● **Written request**
Repeat the entire listing exactly.

━━━━━ Entries

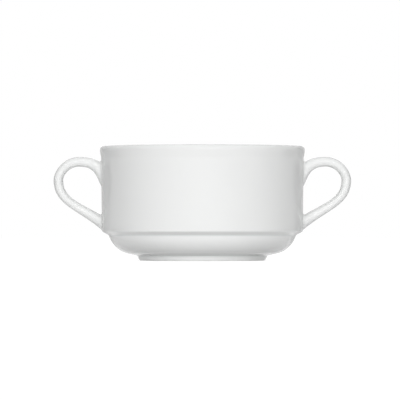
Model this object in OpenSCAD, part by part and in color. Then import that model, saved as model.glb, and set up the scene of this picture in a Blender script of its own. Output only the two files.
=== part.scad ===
// Bouillon cup with two looped handles, fired as one piece of glazed porcelain.
// The foot ring stands on z = 0, the cup's axis is +Z and the handles lie along X.
// Lengths are in millimetres and angles in degrees.

/* [Cup] */
// Height from the table to the crest of the rim
cup_h = 58; // [52:0.5:70]
// Outside diameter over the bead under the rim
rim_d = 104; // [98:0.5:114]
// Thickness of the rim, from the bead to the mouth
rim_t = 4; // [3:0.1:5]
// How far the bead stands out of the wall
bead_proud = 0.6; // [0.2:0.1:1.2]
// Depth below the rim at which the bead stands out most
bead_peak = 2.6; // [2.2:0.1:4]
// Depth below the rim at which the bead runs out into the wall
bead_h = 6.1; // [5:0.1:7]
// How much the wall's radius narrows from the bead down to the shoulder
wall_draft = 0.4; // [0:0.1:1.5]

/* [Stacking step] */
// Height of the shoulder, which rests on the rim of the cup below in a stack
step_h = 14.75; // [13:0.25:18]
// Height of the shoulder's sloping underside
shoulder_h = 2.1; // [1.5:0.1:3]
// Radial gap between the part below the shoulder and the mouth of the cup below
stack_gap = 0.5; // [0.3:0.05:1]

/* [Bowl] */
// Radius of the curve between the underside and the side of the bowl
bowl_round = 13.4; // [9:0.2:14]
// Lean of the bowl's side, from upright, where it meets the shoulder
bowl_lean = 20; // [12:1:26]
// Slope of the underside where it leaves the foot ring
underside_rise = 12; // [6:1:16]

/* [Foot ring] */
// Outside diameter of the foot ring on the table
foot_d = 63.8; // [56:0.2:68]
// Width of the foot ring on the table
foot_w = 2.8; // [2.2:0.1:4]
// Height of the foot ring's outer side
foot_h = 2.5; // [2:0.1:3.5]
// How much the foot ring's outer side widens on its way up
foot_flare = 1.2; // [0.6:0.1:2]
// Depth of the recess inside the foot ring
recess_h = 2.3; // [1.5:0.1:3]

/* [Inside] */
// Thickness of the floor over the recess
floor_t = 4.7; // [4:0.1:6]
// Radius of the curve between the floor and the inner wall
inner_round = 16; // [12:0.5:20]
// How much the mouth's radius narrows on its way down to the floor
inner_draft = 1.3; // [0.8:0.1:2.5]

/* [Handles] */
// Overall width of the cup over both handles
handle_span = 151; // [142:1:162]
// Thickness of the strap, seen from the front
strap_t = 4.9; // [4:0.1:6]
// Width of the strap, front to back
strap_w = 9; // [7:0.5:13]
// Squareness of the strap's section, where 2 is an ellipse
strap_squareness = 2.3; // [2:0.1:3]
// Depth of the loop's crown below the rim
crown_drop = 5.45; // [4:0.05:8]
// Distance of the loop's crown from the wall
crown_reach = 11.1; // [8:0.1:14]
// Depth of the loop's outermost point below its crown
tip_drop = 11.8; // [9:0.1:15]

/* [Handle joints] */
// Depth of the upper joint's top edge below the rim
upper_joint_drop = 8.1; // [7:0.1:10]
// Height of the upper joint on the wall
upper_root_h = 12.2; // [9:0.1:15]
// Height of the lower joint's bottom edge above the shoulder
lower_joint_rise = 1.05; // [0.6:0.05:4]
// Height of the lower joint on the wall
lower_root_h = 7.1; // [6:0.1:9]
// How much wider the strap is at its joints, front to back
root_flare = 2.4; // [0:0.2:4]
// Length of strap over which a joint's flare fades out
root_length = 9; // [6:0.5:12]
// Radius of the slip fillet where the strap meets the wall
joint_fillet = 0.8; // [0.4:0.1:1.2]

/* [Hidden] */

porcelain = [0.93, 0.94, 0.93];

// Facets round the cup and round the handle's section
cup_facets = 60;
strap_facets = 20;
// Facets along each of the three curves of the handle, and along a joint's fillet
rise_facets = 9;
turn_facets = 11;
fall_facets = 12;
fillet_facets = 3;
// Largest turn of one facet on a small round and on a large one
small_turn = 18;
large_turn = 8;
// Radius from which a round counts as large
large_radius = 5;

// Small rounds that every fired edge has
foot_round = 0.7;
crease_round = 0.7;
step_round = 0.8;
shoulder_round = 1.5;
bead_round = 2;
bead_foot_round = 8;
rim_round_outside = 1.75;
rim_round_inside = 2;
recess_round = 1;
// How far the rim's outer side leans in above the bead
rim_tuck = 0.1;
// How much the recess narrows towards its ceiling
recess_draft = 1;

// Radii of the body
rim_r = rim_d / 2;
mouth_r = rim_r - rim_t;
wall_top_r = rim_r - bead_proud;
wall_low_r = wall_top_r - wall_draft;
step_r = mouth_r - stack_gap;
foot_r = foot_d / 2;
recess_r = foot_r - foot_w;
floor_z = recess_h + floor_t;

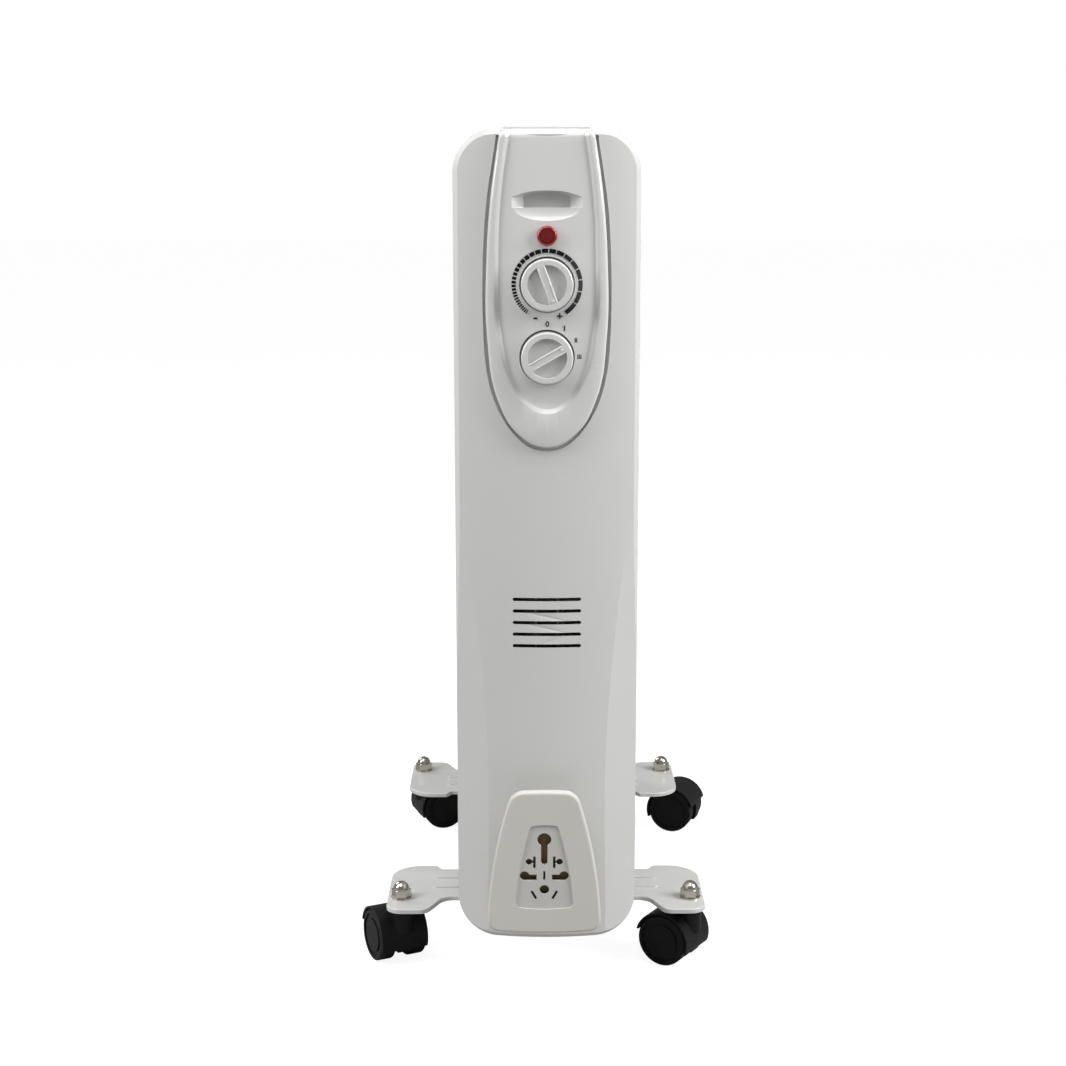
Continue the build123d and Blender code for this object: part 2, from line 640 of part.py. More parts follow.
with BuildPart() as fin_blank:
    with BuildSketch(Plane.XZ):
        with Locations((0, FIN_MID_Z)):
            RectangleRounded(FIN_WIDTH, FIN_HEIGHT, FIN_CORNER)
    extrude(amount=FIN_SHEET, both=True)
    with BuildSketch(Plane.XZ):
        with Locations((0, FIN_MID_Z)):
            RectangleRounded(FIN_WIDTH, FIN_HEIGHT, FIN_CORNER)
            RectangleRounded(FIN_WIDTH - 2 * HEM, FIN_HEIGHT - 2 * HEM, FIN_CORNER - HEM, mode=Mode.SUBTRACT)
    extrude(amount=HEM_HALF, both=True)
    with BuildSketch(Plane.XZ):
        add(ring_sketch(0))
    extrude(amount=CHANNEL_RISE, both=True)
    fillet(fin_blank.faces().sort_by(Axis.Y)[0].edges(), radius=PRESS_ROUND)
    fillet(fin_blank.faces().sort_by(Axis.Y)[-1].edges(), radius=PRESS_ROUND)

with BuildPart() as oil_cell:
    with BuildSketch(Plane.XZ):
        add(ring_sketch(FIN_SHEET))
    extrude(amount=CHANNEL_RISE - FIN_SHEET, both=True)
    fillet(oil_cell.faces().sort_by(Axis.Y)[0].edges(), radius=PRESS_ROUND - FIN_SHEET)
    fillet(oil_cell.faces().sort_by(Axis.Y)[-1].edges(), radius=PRESS_ROUND - FIN_SHEET)

BORE_R = NECK_R - FIN_SHEET
PLUG_R = 5.0
fin_places = [FIRST_FIN_Y + index * FIN_PITCH for index in range(FIN_COUNT)]
last_fin_rear = fin_places[-1] + CHANNEL_RISE

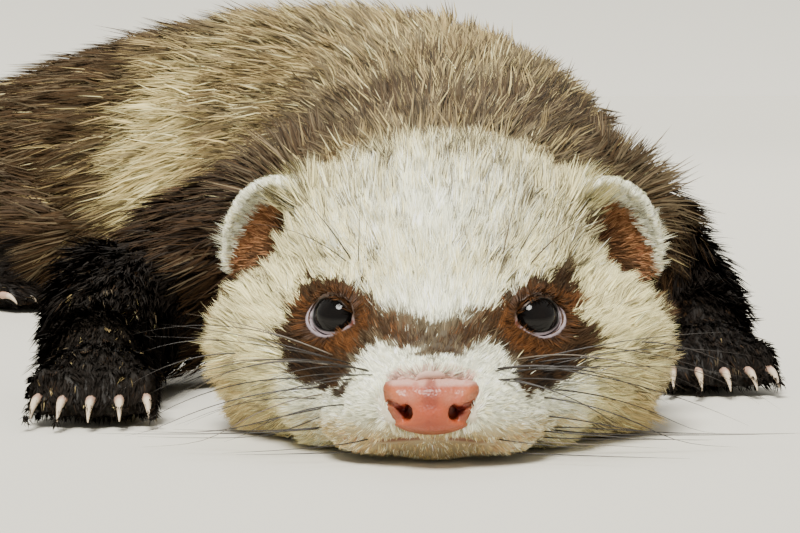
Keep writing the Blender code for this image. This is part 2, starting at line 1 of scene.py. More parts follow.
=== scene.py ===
"""A life-size ferret that lies with its chin on the floor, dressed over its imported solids.

One skin takes the place of the solids of flesh, a little inside them, and the coat grows from it in
blades that follow its lie. The eyes, lids, nose, claws and whiskers are pieces of their own.
Lengths are in metres unless a comment says millimetres. The head's own frame has X to the animal's
left, Y back from the tip of the nose and Z up from the floor.
"""

import math

import bpy
import numpy as np
from mathutils import Matrix, Vector
from mathutils.bvhtree import BVHTree


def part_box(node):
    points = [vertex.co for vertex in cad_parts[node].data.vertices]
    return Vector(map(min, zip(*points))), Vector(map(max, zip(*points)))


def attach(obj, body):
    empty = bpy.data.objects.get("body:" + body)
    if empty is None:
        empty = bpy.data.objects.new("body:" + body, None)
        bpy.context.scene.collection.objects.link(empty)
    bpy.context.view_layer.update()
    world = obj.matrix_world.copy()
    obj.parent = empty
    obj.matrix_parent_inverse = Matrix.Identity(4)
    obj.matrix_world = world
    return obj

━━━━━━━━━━

● **The reply**
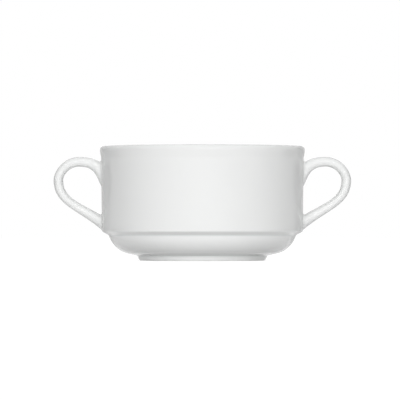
Model this object in OpenSCAD, part by part and in color. Then import that model, saved as model.glb, and set up the scene of this picture in a Blender script of its own. Output only the two files.
=== part.scad ===
// Bouillon cup with two looped handles, fired as one piece of glazed porcelain.
// The foot ring stands on z = 0, the cup's axis is +Z and the handles lie along X.
// Lengths are in millimetres and angles in degrees.

/* [Cup] */
// Height from the table to the crest of the rim
cup_h = 58; // [52:0.5:70]
// Outside diameter over the bead under the rim
rim_d = 104; // [98:0.5:114]
// Thickness of the rim, from the bead to the mouth
rim_t = 4; // [3:0.1:5]
// How far the bead stands out of the wall
bead_proud = 0.6; // [0.2:0.1:1.2]
// Depth below the rim at which the bead stands out most
bead_peak = 2.6; // [2.2:0.1:4]
// Depth below the rim at which the bead runs out into the wall
bead_h = 6.1; // [5:0.1:7]
// How much the wall's radius narrows from the bead down to the shoulder
wall_draft = 0.4; // [0:0.1:1.5]

/* [Stacking step] */
// Height of the shoulder, which rests on the rim of the cup below in a stack
step_h = 14.75; // [13:0.25:18]
// Height of the shoulder's sloping underside
shoulder_h = 2.1; // [1.5:0.1:3]
// Radial gap between the part below the shoulder and the mouth of the cup below
stack_gap = 0.5; // [0.3:0.05:1]

/* [Bowl] */
// Radius of the curve between the underside and the side of the bowl
bowl_round = 13.4; // [9:0.2:14]
// Lean of the bowl's side, from upright, where it meets the shoulder
bowl_lean = 20; // [12:1:26]
// Slope of the underside where it leaves the foot ring
underside_rise = 12; // [6:1:16]

/* [Foot ring] */
// Outside diameter of the foot ring on the table
foot_d = 63.8; // [56:0.2:68]
// Width of the foot ring on the table
foot_w = 2.8; // [2.2:0.1:4]
// Height of the foot ring's outer side
foot_h = 2.5; // [2:0.1:3.5]
// How much the foot ring's outer side widens on its way up
foot_flare = 1.2; // [0.6:0.1:2]
// Depth of the recess inside the foot ring
recess_h = 2.3; // [1.5:0.1:3]

/* [Inside] */
// Thickness of the floor over the recess
floor_t = 4.7; // [4:0.1:6]
// Radius of the curve between the floor and the inner wall
inner_round = 16; // [12:0.5:20]
// How much the mouth's radius narrows on its way down to the floor
inner_draft = 1.3; // [0.8:0.1:2.5]

/* [Handles] */
// Overall width of the cup over both handles
handle_span = 151; // [142:1:162]
// Thickness of the strap, seen from the front
strap_t = 4.9; // [4:0.1:6]
// Width of the strap, front to back
strap_w = 9; // [7:0.5:13]
// Squareness of the strap's section, where 2 is an ellipse
strap_squareness = 2.3; // [2:0.1:3]
// Depth of the loop's crown below the rim
crown_drop = 5.45; // [4:0.05:8]
// Distance of the loop's crown from the wall
crown_reach = 11.1; // [8:0.1:14]
// Depth of the loop's outermost point below its crown
tip_drop = 11.8; // [9:0.1:15]

/* [Handle joints] */
// Depth of the upper joint's top edge below the rim
upper_joint_drop = 8.1; // [7:0.1:10]
// Height of the upper joint on the wall
upper_root_h = 12.2; // [9:0.1:15]
// Height of the lower joint's bottom edge above the shoulder
lower_joint_rise = 1.05; // [0.6:0.05:4]
// Height of the lower joint on the wall
lower_root_h = 7.1; // [6:0.1:9]
// How much wider the strap is at its joints, front to back
root_flare = 2.4; // [0:0.2:4]
// Length of strap over which a joint's flare fades out
root_length = 9; // [6:0.5:12]
// Radius of the slip fillet where the strap meets the wall
joint_fillet = 0.8; // [0.4:0.1:1.2]

/* [Hidden] */

porcelain = [0.93, 0.94, 0.93];

// Facets round the cup and round the handle's section
cup_facets = 60;
strap_facets = 20;
// Facets along each of the three curves of the handle, and along a joint's fillet
rise_facets = 9;
turn_facets = 11;
fall_facets = 12;
fillet_facets = 3;
// Largest turn of one facet on a small round and on a large one
small_turn = 18;
large_turn = 8;
// Radius from which a round counts as large
large_radius = 5;

// Small rounds that every fired edge has
foot_round = 0.7;
crease_round = 0.7;
step_round = 0.8;
shoulder_round = 1.5;
bead_round = 2;
bead_foot_round = 8;
rim_round_outside = 1.75;
rim_round_inside = 2;
recess_round = 1;
// How far the rim's outer side leans in above the bead
rim_tuck = 0.1;
// How much the recess narrows towards its ceiling
recess_draft = 1;

// Radii of the body
rim_r = rim_d / 2;
mouth_r = rim_r - rim_t;
wall_top_r = rim_r - bead_proud;
wall_low_r = wall_top_r - wall_draft;
step_r = mouth_r - stack_gap;
foot_r = foot_d / 2;
recess_r = foot_r - foot_w;
floor_z = recess_h + floor_t;

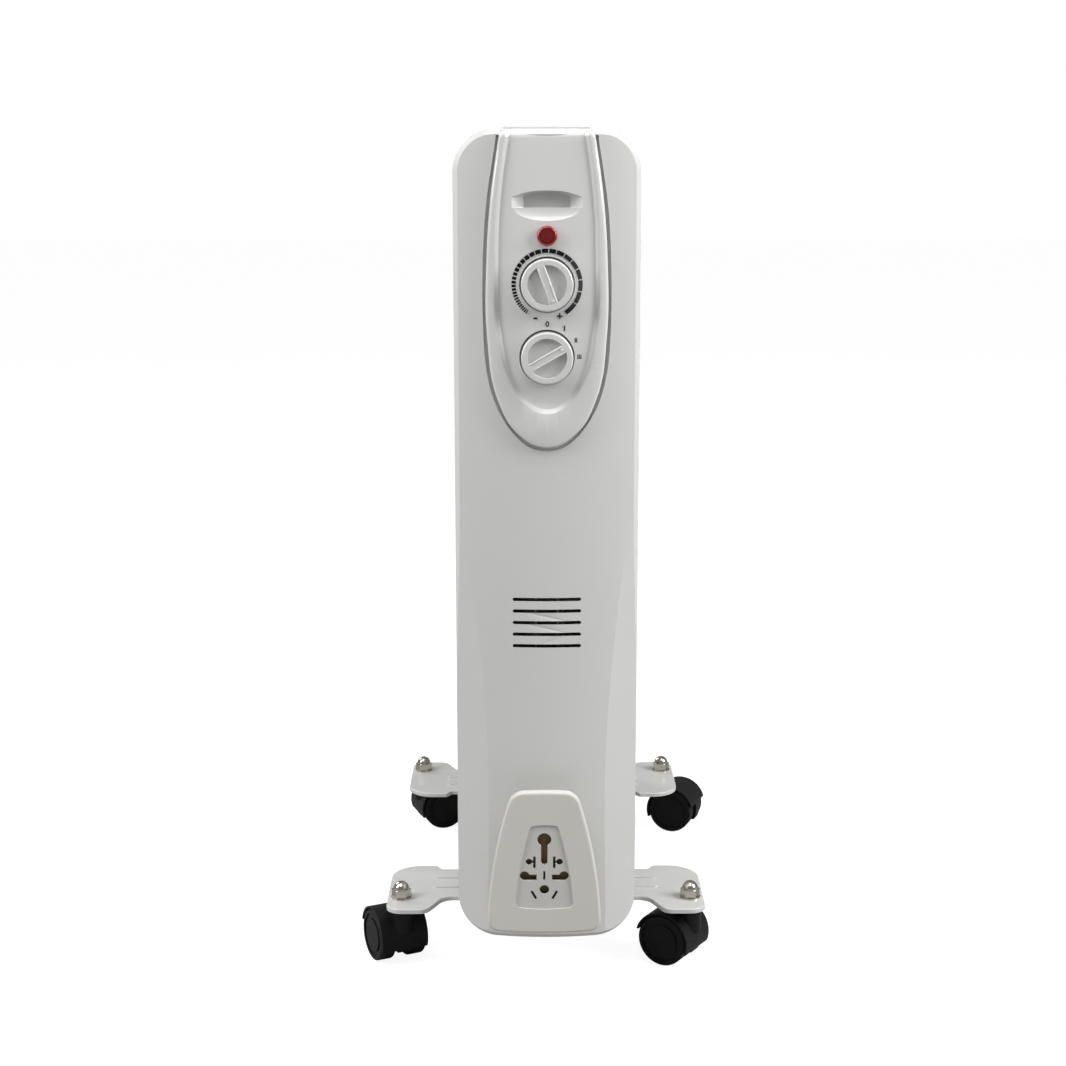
Continue the build123d and Blender code for this object: part 2, from line 640 of part.py. More parts follow.
with BuildPart() as fin_blank:
    with BuildSketch(Plane.XZ):
        with Locations((0, FIN_MID_Z)):
            RectangleRounded(FIN_WIDTH, FIN_HEIGHT, FIN_CORNER)
    extrude(amount=FIN_SHEET, both=True)
    with BuildSketch(Plane.XZ):
        with Locations((0, FIN_MID_Z)):
            RectangleRounded(FIN_WIDTH, FIN_HEIGHT, FIN_CORNER)
            RectangleRounded(FIN_WIDTH - 2 * HEM, FIN_HEIGHT - 2 * HEM, FIN_CORNER - HEM, mode=Mode.SUBTRACT)
    extrude(amount=HEM_HALF, both=True)
    with BuildSketch(Plane.XZ):
        add(ring_sketch(0))
    extrude(amount=CHANNEL_RISE, both=True)
    fillet(fin_blank.faces().sort_by(Axis.Y)[0].edges(), radius=PRESS_ROUND)
    fillet(fin_blank.faces().sort_by(Axis.Y)[-1].edges(), radius=PRESS_ROUND)

with BuildPart() as oil_cell:
    with BuildSketch(Plane.XZ):
        add(ring_sketch(FIN_SHEET))
    extrude(amount=CHANNEL_RISE - FIN_SHEET, both=True)
    fillet(oil_cell.faces().sort_by(Axis.Y)[0].edges(), radius=PRESS_ROUND - FIN_SHEET)
    fillet(oil_cell.faces().sort_by(Axis.Y)[-1].edges(), radius=PRESS_ROUND - FIN_SHEET)

BORE_R = NECK_R - FIN_SHEET
PLUG_R = 5.0
fin_places = [FIRST_FIN_Y + index * FIN_PITCH for index in range(FIN_COUNT)]
last_fin_rear = fin_places[-1] + CHANNEL_RISE

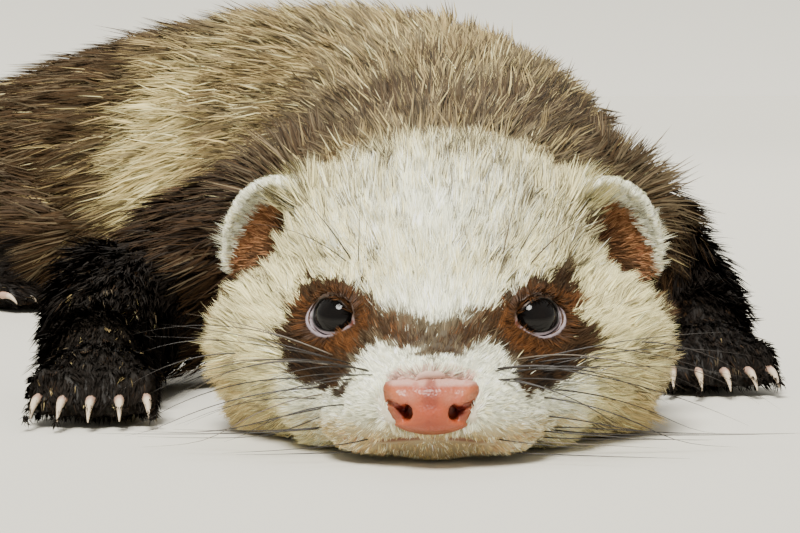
Keep writing the Blender code for this image. This is part 2, starting at line 1 of scene.py. More parts follow.
=== scene.py ===
"""A life-size ferret that lies with its chin on the floor, dressed over its imported solids.

One skin takes the place of the solids of flesh, a little inside them, and the coat grows from it in
blades that follow its lie. The eyes, lids, nose, claws and whiskers are pieces of their own.
Lengths are in metres unless a comment says millimetres. The head's own frame has X to the animal's
left, Y back from the tip of the nose and Z up from the floor.
"""

import math

import bpy
import numpy as np
from mathutils import Matrix, Vector
from mathutils.bvhtree import BVHTree


def part_box(node):
    points = [vertex.co for vertex in cad_parts[node].data.vertices]
    return Vector(map(min, zip(*points))), Vector(map(max, zip(*points)))


def attach(obj, body):
    empty = bpy.data.objects.get("body:" + body)
    if empty is None:
        empty = bpy.data.objects.new("body:" + body, None)
        bpy.context.scene.collection.objects.link(empty)
    bpy.context.view_layer.update()
    world = obj.matrix_world.copy()
    obj.parent = empty
    obj.matrix_parent_inverse = Matrix.Identity(4)
    obj.matrix_world = world
    return obj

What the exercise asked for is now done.